Interesting point also from Kevin. Underscores how much modern fandom seems to feel bound to the idea of franchises that must span multiple media forms to be 'successful' and thus worth being a fan of. Though I think part of the demand for film adaptations also comes from genuine love of a character or setting. Me, I'm old and jaded, and news that Hollywood plans to adapt some franchise I love makes me alarmed more than elated nowadays.

Anonymous said...

I would much prefer an unabridged audio reading with full-cast, music and sound FX. Phil Dragash's unofficial _The Lord of the Rings_ is the exemplar. My imagination can supply the visuals for that, and do so at a lavish scale that even a $400m tent-pole Hollywood movie cannot. The problem there is that the masses don't have the required visual imagination. But for many niche tales, a mass audience is not required. Fairly soon now we'll have local open-source AIs capable of movie quality text-to-speech narration, custom character voices, sweeping movie music and ambient sound FX, and all at the push of a prompt. All it will then take is avid fans to weave it all together.

Brian Murphy said...

Thanks for the wonderful comments, all.

Kevin: Interesting (and valid) point about movies lending "legitimacy" to some author or genre for which fans feel guilty enjoying (S&S, perhaps?).
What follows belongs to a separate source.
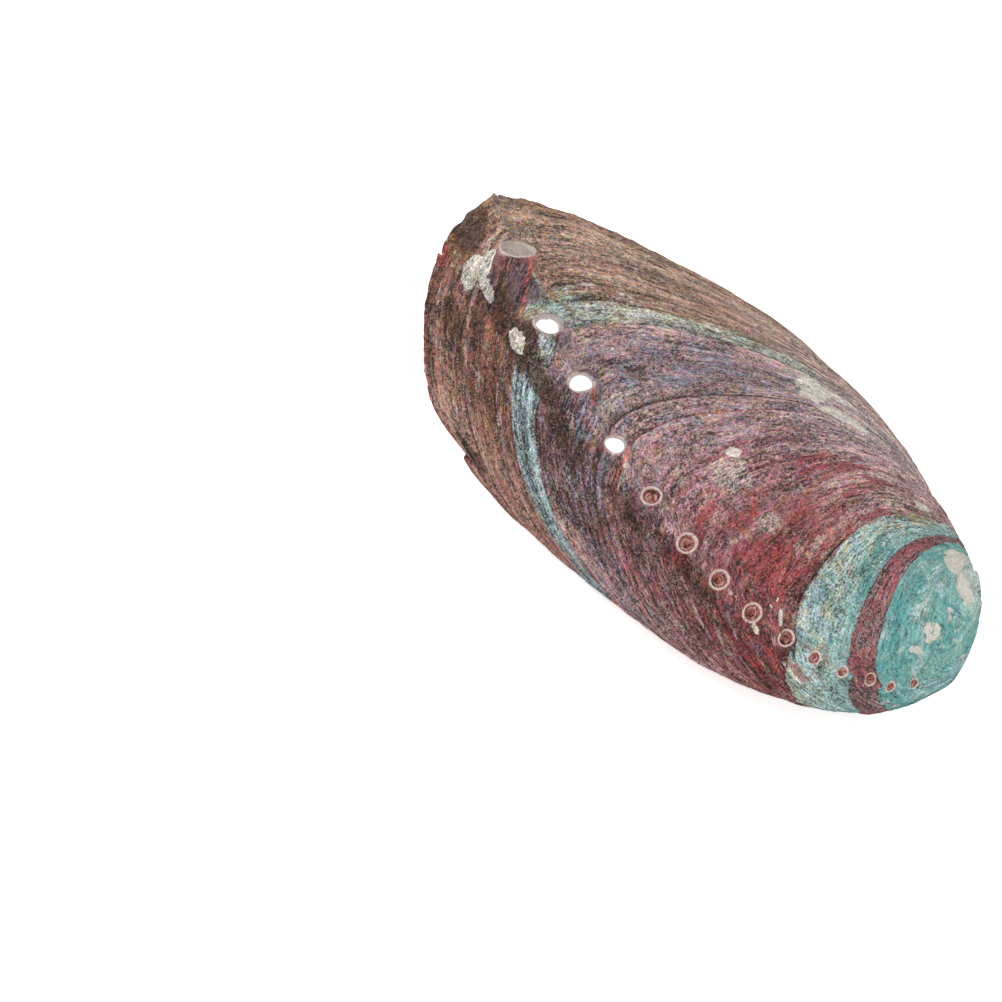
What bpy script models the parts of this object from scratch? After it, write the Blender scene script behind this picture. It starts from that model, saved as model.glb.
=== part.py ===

Dariel: I feel like there is a world of comics I missed ... I did once upon a time read and enjoy Grell's Warlord. That was a series that was very unique, with swordplay and chainmail mixed with automag pistols and brushes with modern technology. Lin Carter-esque but cooler.

Anonymous: I think you are right about how close we are to AI and text-to-speech narration. I've already heard a couple AI songs that had me fooled--I thought humans were singing.